The first Black settlers in what is now the western United States were Spanish speakers who came north from what is now central Mexico. Their roots there began in 1519, when Black men were among the Spanish conquistadores who invaded and destroyed the Aztec Empire, replacing it with a new empire, Colonial New Spain.
Soon afterward, far more Africans arrived in Mexico as enslaved people. From 1519 to 1810, approximately 500,000 enslaved Africans were involuntarily imported into Colonial New Spain. Most came from the Upper Guinea coast in West Africa, the Ashanti Empire, or Yoruba and Igbo states in what is now Nigeria, and from Central African nations such as Kongo and Angola. In contrast, an estimated 388,000 enslaved Africans were brought to mainland British North America.
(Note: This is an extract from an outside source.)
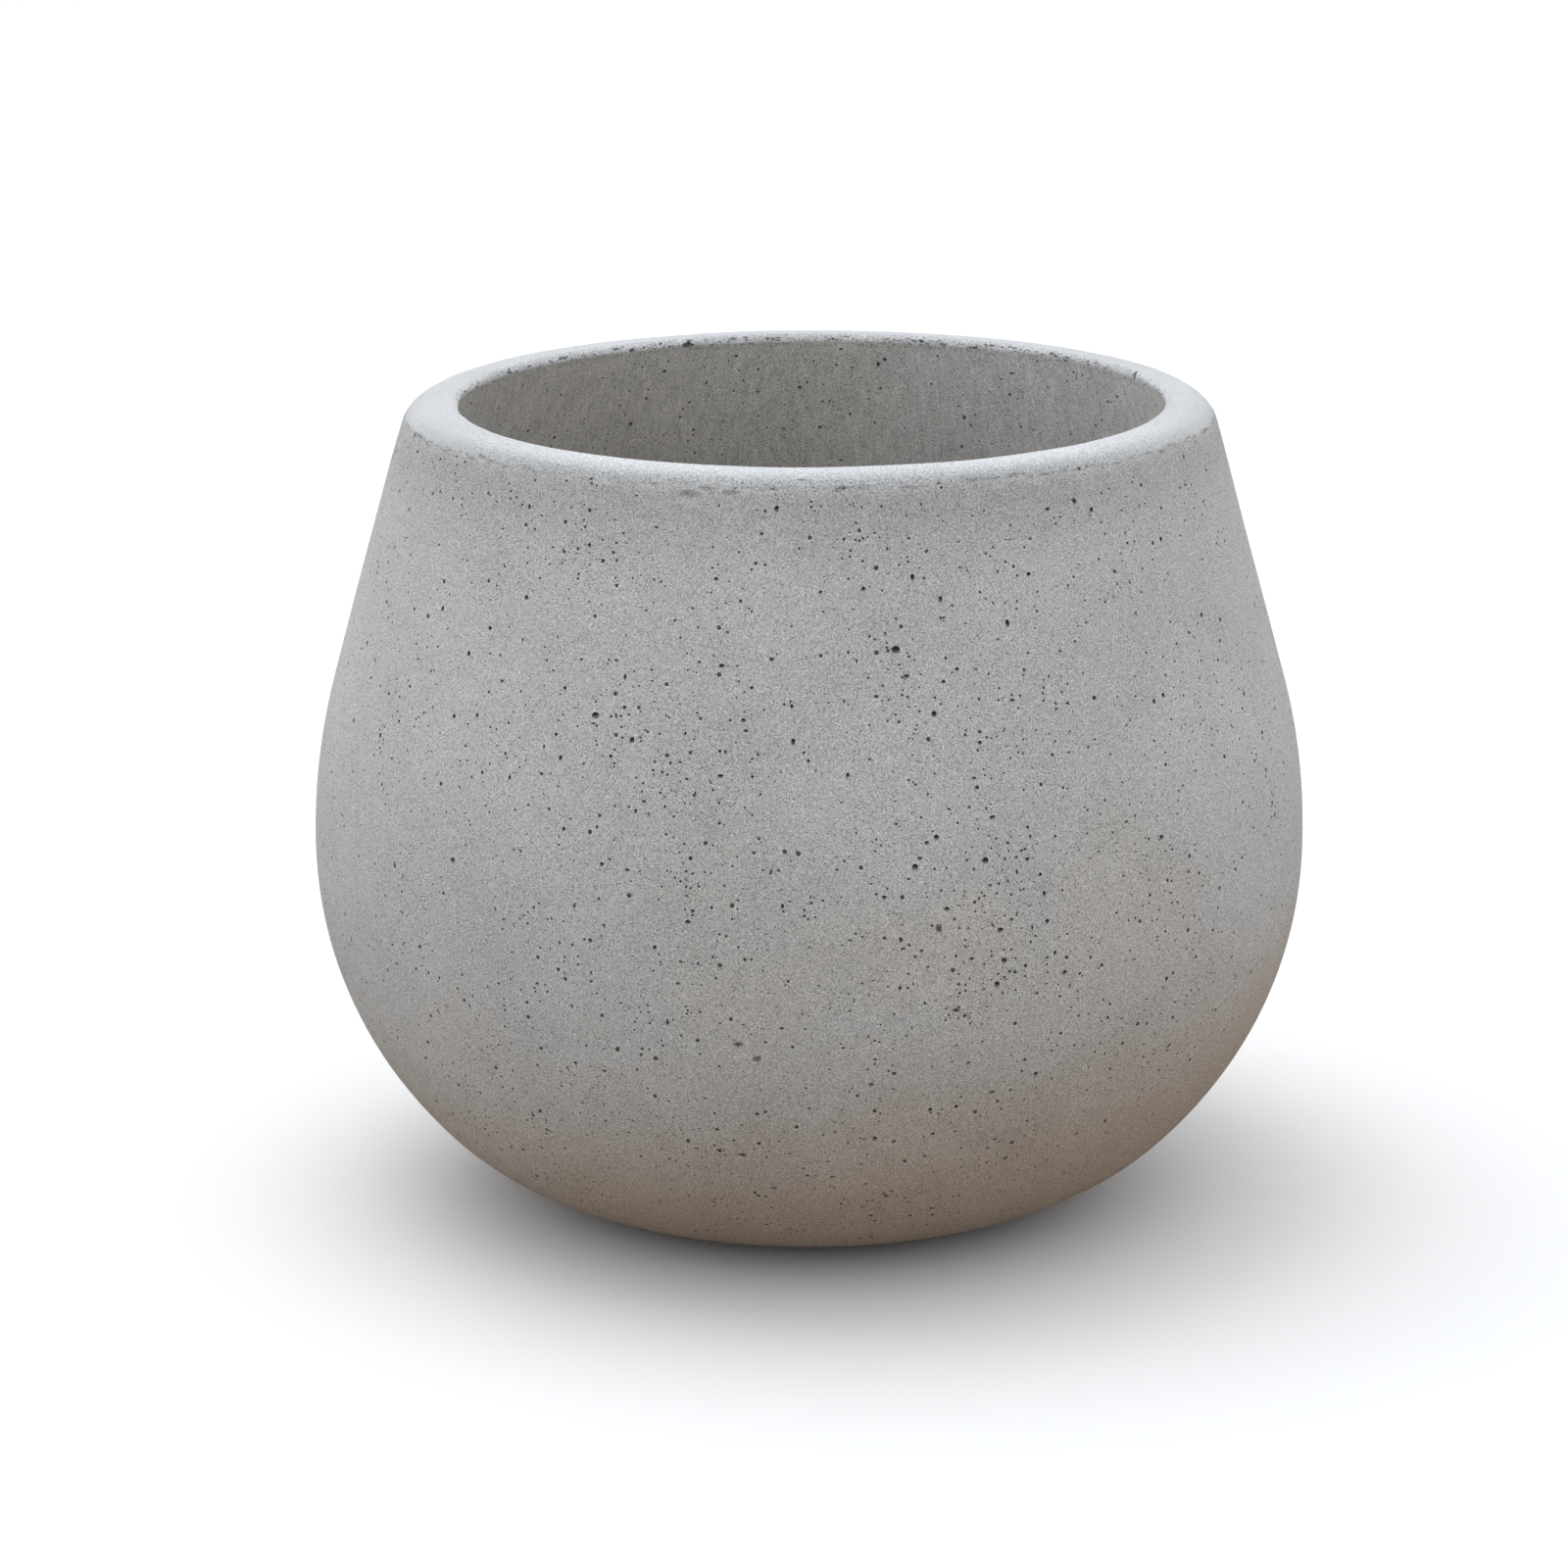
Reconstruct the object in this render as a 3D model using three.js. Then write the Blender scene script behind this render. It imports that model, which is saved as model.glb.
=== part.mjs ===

While the enslaved Africans in the British colonies remained a distinct population, the vast majority of the enslaved Africans brought to New Spain intermarried with Spaniards and the much larger Indian population to create a racially mixed population. According to the census of New Spain, 266,196 mulattoes outnumbered 249,368 mestizos but both groups trailed the 391,512 criollos (people of unmixed Spanish ancestry) and all three groups combined trailed the 1.5 million Indians in the colony.
Nonetheless these racially mixed persons, many of African ancestry, were a significant and recognizable segment of New Spain’s population and helped create a multiracial culture unique to the U.S. western region. They co-founded numerous Southwestern settlements that later became western cities. As settler colonists, Afro-Mexicans became settlement co-founders during Mexico’s march north to control the northern region in the 17th and 18th centuries. The first of these cities grew out of military outposts often garrisoned by Afro-Mexicans. Santa Fe (1598) and El Paso (1659) were some of the earliest of these cities. They were quickly followed in 1718 by San Antonio de Bexar, where mulattoes were among the 70 individuals who founded the settlement.